From the total of these costs, the thermal credit is deducted – the economic value of the recoverable heat. This is typically done by looking at the cost per kilowatt-hour of replacing the existing thermal system with a higher-efficiency system. If the resulting total net cost per kilowatt-hour is significantly lower than the retail price of electricity, including demand charges, then the project probably merits further investigation through an engineering study.

Understanding electricity costs

In the final analysis, it is essential to understand the utility electricity cost structure in detail. This includes:

  • The facility load profile and the amount of energy and demand used on- and off-peak
  • Current on- and off-peak energy tariffs – and available alternatives (such as interruptible rates) that would be advantageous with a CHP system on site
  • On-peak and off-peak demand charges, as well as standby charges, ratchet provisions, and any other penalties for non-availability
  • Existing or pending cogeneration incentives (from the utility or government).

Ideally, a project should be developed in a cooperative relationship with the local utility. For example, a project that reduces the user’s overall energy costs while helping the utility limit peak demands on its grid provides a win-win – and may even benefit from utility incentives that enhance economic payback.


Few organizations have the in-house expertise to plan and implement CHP projects with turbines or reciprocating engines. Equipment suppliers and consultants can provide vital support from project planning through design, financing, construction, operation and maintenance.

An appropriate project partner should have a deep understanding of CHP in general, knowledge of both reciprocating engine and gas turbine generating systems, and a track record for deploying both in profitable projects. Such a partner can help choose the best technology – or the best combination of technologies – to fit the site’s electric and heat requirements and the owner’s economic goals.

Fast service response time, prompt spare parts delivery, and efficient repair and overhaul services are essential – locally based service and technical support can help ensure that a project is properly operated and maintained so that unplanned downtime is prevented and revenue and savings optimized.
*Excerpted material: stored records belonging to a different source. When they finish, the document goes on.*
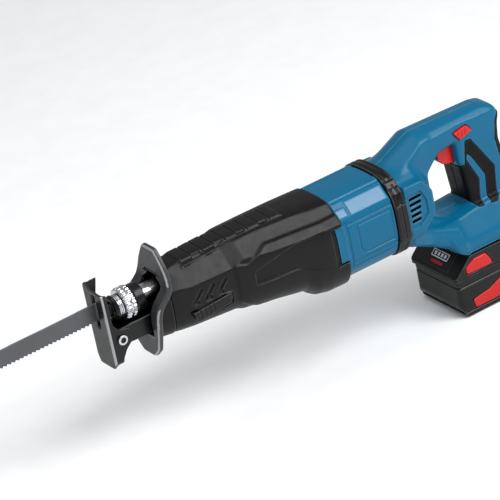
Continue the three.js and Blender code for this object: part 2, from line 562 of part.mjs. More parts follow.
function addBattery() {
  const baseOutside = sidePrism(BASE_LINE, [-40, 40], 3).intersect(planPrism(BASE_PLAN, [-170, -110], 5));
  const baseRoom = block([363, 471.5], [-33.5, 33.5], [-158, -110]);
  const labelRooms = [-1, 1].map((side) => label(side, 0.35));
  add('battery_base', cut(baseOutside, baseRoom, ...labelRooms), BLACK_PLASTIC);

  const topOutside = sidePrism(TOP_LINE, [-40, 40], 2).intersect(planPrism(TOP_PLAN, [-130, -90], 5));
  const railNeck = block([386, 468], [-21, 21], [-99, -91]);
  const railHead = block([386, 468], [-26.6, 26.6], [-91.9, -87.3]);
  const railRoomInside = block([389, 465], [-18, 18], [-105, -89.5]);
  const slope = [[366, -122], [366, -114], [381, -101.5], [472, -101.5], [472, -122]];
  const topRoom = sidePrism(slope, [-34.5, 34.5]);
  const buttonRooms = [-1, 1].map((side) => latch(side, true));
  const contactSlots = [-12, 0, 12].map((y) => block([387, 400], [y - 2, y + 2], [-95, -80]));
  add('battery_top', cut(join(topOutside, railNeck, railHead), topRoom, railRoomInside, ...buttonRooms,
    ...contactSlots, gauge(0.35)), BLACK_PLASTIC);

  const cells = [];
  for (let row = 0; row < 2; row += 1) {
    for (let i = 0; i < 5; i += 1) {
      cells.push(rod('y', [-32.2, 32.2], 9, [376 + i * 19, -148 + row * 19], 12));
    }
  }
  const strips = [-32.6, 32.6].map((y) => block([370, 458], [y - 0.4, y + 0.4], [-150, -127]));
  add('cell_pack', join(...cells, ...strips), CELL_WRAP);
  add('battery_board', block([380, 460], [-24, 24], [-110, -108.4]), BOARD);
  const blades = [-12, 0, 12].map((y) => block([389.5, 398], [y - 0.8, y + 0.8], [-108, -92]));
  add('battery_contacts', join(block([388, 402], [-17, 17], [-108, -105.5]), ...blades), BRONZE);
  add('gauge_panel', gauge(0), BLACK_PLASTIC);
  [-1, 1].forEach((side) => {
    const end = side < 0 ? 'left' : 'right';
    add(`battery_label_${end}`, label(side, 0), RED_PLASTIC);
    add(`battery_button_${end}`, latch(side, false), RED_PLASTIC);
  });
}

function gauge(extra) {
  const tilt = Math.atan2(BATTERY.top + 118.6, 22);
  const plate = new THREE.BoxGeometry(20 + 2 * extra, 40 + 2 * extra, 1.6 + 2 * extra);
  return solid(plate.rotateY(-tilt).translate(368.4, 0, -108.9));
}

function label(side, extra) {
  const span = side < 0 ? [-36.3 - extra, -35 + extra] : [35 - extra, 36.3 + extra];
  return sidePrism(extra > 0 ? inset(LABEL_LINE, -extra) : LABEL_LINE, span, 2);
}

function latch(side, room) {
  const line = room ? inset(LATCH_LINE, -0.4) : LATCH_LINE;
  const reach = room ? [30, 45] : [33.4, 38.6];
  return sidePrism(line, side < 0 ? [-reach[1], -reach[0]] : reach, 1.5);
}

addBlade();
addPlunger();
addBladeClamp();
addShoe();
addShoeLever();
addBoot();
addGuard();
addGearHousing();
addWobbleDrive();
addMotor();
addMotorHousing();
addRearShells();
addGripParts();
addElectrics();
addBattery();

export default saw;
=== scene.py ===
"""The looks of a cordless reciprocating saw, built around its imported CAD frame.

Shapes are written in the saw's own millimetres: x runs rearwards from the face of the shoe, y is 0 on the
middle plane with the saw's left side at -y, and z runs up from the plunger axis. Each piece is made as a
distance field, negative inside, which gives edges the soft radius of a real moulding or casting.
"""

import json
import math

import bpy
import numpy as np
from mathutils import Matrix, Vector


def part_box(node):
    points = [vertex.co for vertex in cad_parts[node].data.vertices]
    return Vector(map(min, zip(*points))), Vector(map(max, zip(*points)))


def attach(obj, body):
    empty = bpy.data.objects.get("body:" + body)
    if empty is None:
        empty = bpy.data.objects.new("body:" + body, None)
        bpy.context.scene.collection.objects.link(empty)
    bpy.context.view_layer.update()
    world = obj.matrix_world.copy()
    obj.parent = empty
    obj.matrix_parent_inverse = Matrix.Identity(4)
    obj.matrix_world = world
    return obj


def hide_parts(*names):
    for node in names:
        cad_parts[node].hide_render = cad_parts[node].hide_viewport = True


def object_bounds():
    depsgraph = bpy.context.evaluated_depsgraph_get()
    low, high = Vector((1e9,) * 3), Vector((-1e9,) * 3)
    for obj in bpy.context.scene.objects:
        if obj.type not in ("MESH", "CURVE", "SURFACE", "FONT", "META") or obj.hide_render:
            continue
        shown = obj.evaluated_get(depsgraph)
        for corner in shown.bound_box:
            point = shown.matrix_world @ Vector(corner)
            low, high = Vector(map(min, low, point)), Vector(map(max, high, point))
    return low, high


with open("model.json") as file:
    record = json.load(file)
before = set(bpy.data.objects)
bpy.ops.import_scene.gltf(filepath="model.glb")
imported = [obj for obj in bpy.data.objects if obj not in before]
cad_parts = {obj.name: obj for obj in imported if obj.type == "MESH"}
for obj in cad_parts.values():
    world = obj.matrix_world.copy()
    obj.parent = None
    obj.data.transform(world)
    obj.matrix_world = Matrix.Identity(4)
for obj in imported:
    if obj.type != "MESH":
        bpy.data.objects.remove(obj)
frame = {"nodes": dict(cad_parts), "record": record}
start_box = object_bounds()

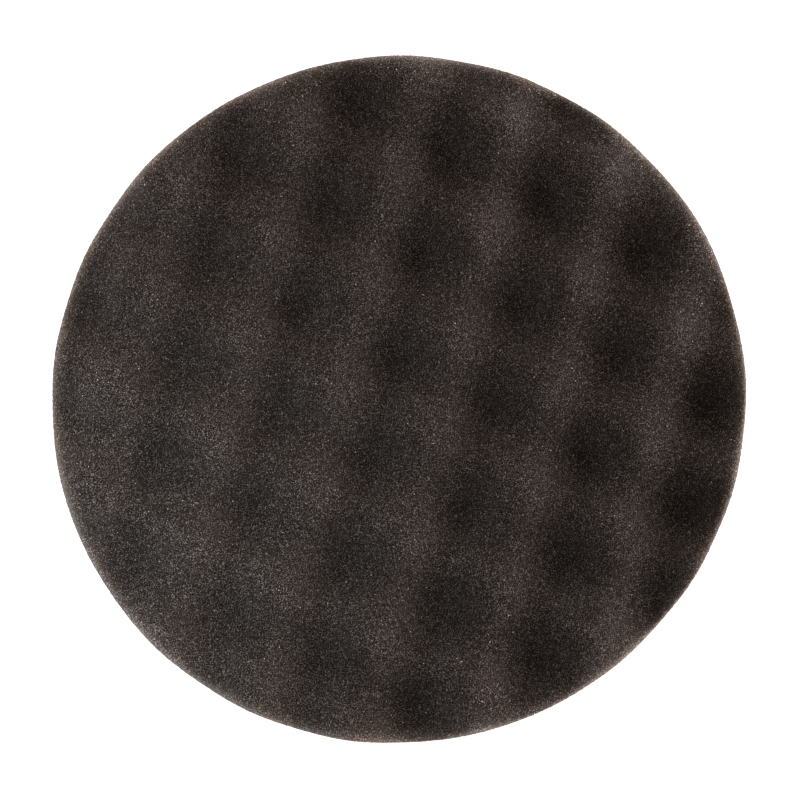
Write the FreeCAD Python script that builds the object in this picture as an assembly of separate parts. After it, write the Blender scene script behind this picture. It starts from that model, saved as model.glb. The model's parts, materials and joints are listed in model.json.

The ideal partner offers single-source support for every project phase, including turnkey ability to design, construct and operate the project. One attractive option is to enter a complete, multi-year maintenance and service contract with an equipment supplier. This ensures attentive parts, maintenance and repair service, often with a contractual uptime guarantee, at a fixed, predictable monthly or annual fee.

Financing is a critical component of any CHP project. Numerous options are available, up to and including construction and term debt financing for the entire project – power generation system, heat recovery equipment, electrical switchgear and controls, ancillary equipment, and buildings.


Gaseous fuels are emerging as the preferred choice for electric power generation. Gas is more widely available today than ever, and steady improvement in the spark spread is causing users to explore the value of distributed generation and CHP with turbines and gas engines.

Both turbines and reciprocating engines have proven themselves to be valuable to users in power generation applications. Well accepted in the market place today worldwide, each technology has found favor with users looking for reliable power and thermal alternatives. All of this means strong opportunity for gas-fired CHP systems. The time is right for industrial and commercial facilities power users and producers to explore the economic possibilities of CHP with today’s gas engine and turbine technologies.